Inside the opening night of the 79th Festival de Cannes — Eye Haïdara’s commanding debut, Peter Jackson’s long-awaited Palme, and a closing declaration that crossed two continents.
At seven o’clock on Tuesday evening, May 12, the Palais des Festivals glowed in the late Riviera light. On its façade, the festival’s official poster — Thelma and Louise, rifles raised, hair caught in the wind — set the mood of an edition that wants, this year, to speak louder than usual. Inside the Grand Théâtre Lumière, the seats filled in near silence. Demi Moore, Chloé Zhao, Stellan Skarsgård, Diego Luna, Heidi Klum, and jury president Park Chan-wook took their places. The lights dimmed. The 79th edition was about to begin.

Eye Haïdara, in command
She entered alone, accompanied only by the violin of Grammy-winning musician Miri Ben-Ari, whose score had been written for the occasion. Eye Haïdara — the French-Malian actress known for Le Sens de la fête and the Netflix series Furies — opened with a line from Godard: one does not make films to play it safe. The room understood, instantly, that this would not be a routine ceremony.

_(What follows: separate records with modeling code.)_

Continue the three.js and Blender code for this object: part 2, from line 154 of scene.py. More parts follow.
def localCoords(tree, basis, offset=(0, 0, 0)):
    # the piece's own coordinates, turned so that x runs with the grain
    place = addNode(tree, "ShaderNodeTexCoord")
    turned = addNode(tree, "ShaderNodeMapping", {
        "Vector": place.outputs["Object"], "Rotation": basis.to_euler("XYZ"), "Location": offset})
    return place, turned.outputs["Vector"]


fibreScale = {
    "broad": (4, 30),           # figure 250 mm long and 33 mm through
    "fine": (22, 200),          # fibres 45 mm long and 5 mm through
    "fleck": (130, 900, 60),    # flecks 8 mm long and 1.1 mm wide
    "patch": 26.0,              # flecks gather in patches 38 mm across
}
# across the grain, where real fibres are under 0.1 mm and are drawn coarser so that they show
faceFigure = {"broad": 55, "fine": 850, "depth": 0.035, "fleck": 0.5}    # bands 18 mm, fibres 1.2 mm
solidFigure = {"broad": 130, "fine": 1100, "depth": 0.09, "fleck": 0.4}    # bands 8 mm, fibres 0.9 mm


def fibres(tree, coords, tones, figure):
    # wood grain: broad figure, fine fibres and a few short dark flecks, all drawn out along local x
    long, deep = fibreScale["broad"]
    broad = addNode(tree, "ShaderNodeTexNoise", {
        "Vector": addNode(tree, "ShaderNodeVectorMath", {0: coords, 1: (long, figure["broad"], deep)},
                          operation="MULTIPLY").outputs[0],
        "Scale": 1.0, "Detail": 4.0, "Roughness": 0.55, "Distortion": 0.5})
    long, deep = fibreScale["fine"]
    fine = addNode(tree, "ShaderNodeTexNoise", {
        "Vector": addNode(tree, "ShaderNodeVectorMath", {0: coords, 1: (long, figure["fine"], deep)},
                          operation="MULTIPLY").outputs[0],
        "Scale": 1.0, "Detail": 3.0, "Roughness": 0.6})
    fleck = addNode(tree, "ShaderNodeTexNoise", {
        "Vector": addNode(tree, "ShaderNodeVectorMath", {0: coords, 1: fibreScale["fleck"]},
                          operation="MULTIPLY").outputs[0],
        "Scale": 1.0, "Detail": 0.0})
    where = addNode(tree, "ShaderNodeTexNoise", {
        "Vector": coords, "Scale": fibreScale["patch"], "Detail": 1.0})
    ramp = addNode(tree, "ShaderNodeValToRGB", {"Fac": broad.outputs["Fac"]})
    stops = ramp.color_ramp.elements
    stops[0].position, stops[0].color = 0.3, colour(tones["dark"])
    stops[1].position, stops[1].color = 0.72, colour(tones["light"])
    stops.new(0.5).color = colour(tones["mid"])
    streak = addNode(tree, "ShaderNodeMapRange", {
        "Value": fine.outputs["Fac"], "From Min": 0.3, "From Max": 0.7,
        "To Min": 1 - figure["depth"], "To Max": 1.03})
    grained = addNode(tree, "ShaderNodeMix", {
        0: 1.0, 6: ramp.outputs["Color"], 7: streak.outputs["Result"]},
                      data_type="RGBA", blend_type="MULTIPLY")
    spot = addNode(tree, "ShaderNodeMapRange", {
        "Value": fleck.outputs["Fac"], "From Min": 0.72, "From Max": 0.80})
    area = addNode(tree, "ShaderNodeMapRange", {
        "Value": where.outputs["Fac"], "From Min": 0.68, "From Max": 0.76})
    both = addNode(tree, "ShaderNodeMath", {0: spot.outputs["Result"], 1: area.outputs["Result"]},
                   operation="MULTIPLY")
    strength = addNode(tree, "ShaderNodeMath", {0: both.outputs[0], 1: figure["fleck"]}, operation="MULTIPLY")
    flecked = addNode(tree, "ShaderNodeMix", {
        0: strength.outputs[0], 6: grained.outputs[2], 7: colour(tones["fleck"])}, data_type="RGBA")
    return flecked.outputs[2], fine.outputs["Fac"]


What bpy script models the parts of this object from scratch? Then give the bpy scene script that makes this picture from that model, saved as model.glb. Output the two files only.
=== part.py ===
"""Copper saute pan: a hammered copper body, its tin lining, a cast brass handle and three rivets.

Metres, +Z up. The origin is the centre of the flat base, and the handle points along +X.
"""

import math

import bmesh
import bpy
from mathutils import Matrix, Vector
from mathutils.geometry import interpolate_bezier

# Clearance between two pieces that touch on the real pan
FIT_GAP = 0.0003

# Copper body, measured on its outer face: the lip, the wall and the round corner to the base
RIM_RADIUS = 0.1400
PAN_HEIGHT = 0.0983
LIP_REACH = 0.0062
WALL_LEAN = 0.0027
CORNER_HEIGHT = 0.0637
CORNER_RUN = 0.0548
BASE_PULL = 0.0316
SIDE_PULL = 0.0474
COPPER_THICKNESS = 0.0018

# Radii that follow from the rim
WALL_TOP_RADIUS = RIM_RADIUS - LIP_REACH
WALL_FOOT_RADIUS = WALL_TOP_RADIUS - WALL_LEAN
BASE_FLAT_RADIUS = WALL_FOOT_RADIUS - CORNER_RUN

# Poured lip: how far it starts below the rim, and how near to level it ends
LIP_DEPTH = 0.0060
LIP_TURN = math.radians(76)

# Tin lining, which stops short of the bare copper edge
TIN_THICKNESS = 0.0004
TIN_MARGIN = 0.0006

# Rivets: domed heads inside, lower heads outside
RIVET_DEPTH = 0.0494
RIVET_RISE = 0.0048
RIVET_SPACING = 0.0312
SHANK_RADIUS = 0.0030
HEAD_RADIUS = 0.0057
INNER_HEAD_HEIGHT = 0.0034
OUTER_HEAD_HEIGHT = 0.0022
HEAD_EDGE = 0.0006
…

What followed was rare in its register: a speech that moved between humor and gravity without ever forcing the seam. She paid tribute to filmmakers who turn their cameras toward the uncomfortable, to those who insist on the dignity of ordinary lives, and — perhaps her finest line of the night — to those who choose to make us laugh, a form of courage we tend to underestimate. She slipped in cult-film impressions, a quiet word for her parents, and the conviction at the heart of her remarks: that Cannes remains a place where the world still gathers.
A pause for Nathalie Baye
The rhythm broke. On the screen behind her, the face of Nathalie Baye appeared. Haïdara saluted the actress who, she said, marked the history of French cinema. The audience rose. The applause held for a long moment — the kind of silence-within-applause that no producer can stage.
Peter Jackson, at last
Then came the gesture the festival had teased for weeks. Elijah Wood — Frodo himself — walked onstage to honor the director who, twenty-five years earlier, had cast him in The Lord of the Rings. He described a filmmaker who could hold tenderness and horror in the same frame, born in a New Zealand that had no film industry to speak of. Then he handed Peter Jackson his Palme d’Or d’honneur — the first Cannes recognition of a career that had never once been selected in competition.
Jackson, visibly moved, joked that he had never seen himself as a Palme kind of director. A breath later: he had never expected, he confessed, to win one. He thanked the festival for what he called an unexpected and almost miraculous honor.

The Beatles, the East, and the West
The ceremony then turned to music. Theodora and Oklou — two of the most distinctive voices in French pop right now — delivered a rock-edged cover of Get Back, produced by SebastiAn, in tribute to Jackson’s 2021 documentary series on the Beatles. From his seat beside Haïdara, the director smiled like a fan.
The closing image arrived in the form of two women walking toward each other across the stage: Gong Li from one side, Jane Fonda from the other. Gong Li spoke first — of the East and the West meeting under the same lights, of cinema as the language of what we share. Fonda, at 88, took the line of the night. She believes, she said, in the power of voices: on the screen, off the screen, and in the street. Cinema, she added, is an act of resistance.
Then, in Mandarin and in French, together, they declared the 79th Festival de Cannes officially open.
The room rose again. The jury joined them onstage. The curtain closed on Pierre Salvadori’s La Vénus électrique, the out-of-competition romantic comedy chosen to set the festival’s tone — light, generous, alive.
Eye Haïdara had the last word, delivered with a half-smile as the credits prepared to roll: be reckless, and have a good festival. For the next eleven days, twenty-two films will compete for the Palme d’Or. The Riviera night had only just begun.
The 79th Festival de Cannes runs through May 23, 2026. The competition jury is presided over by Korean filmmaker Park Chan-wook.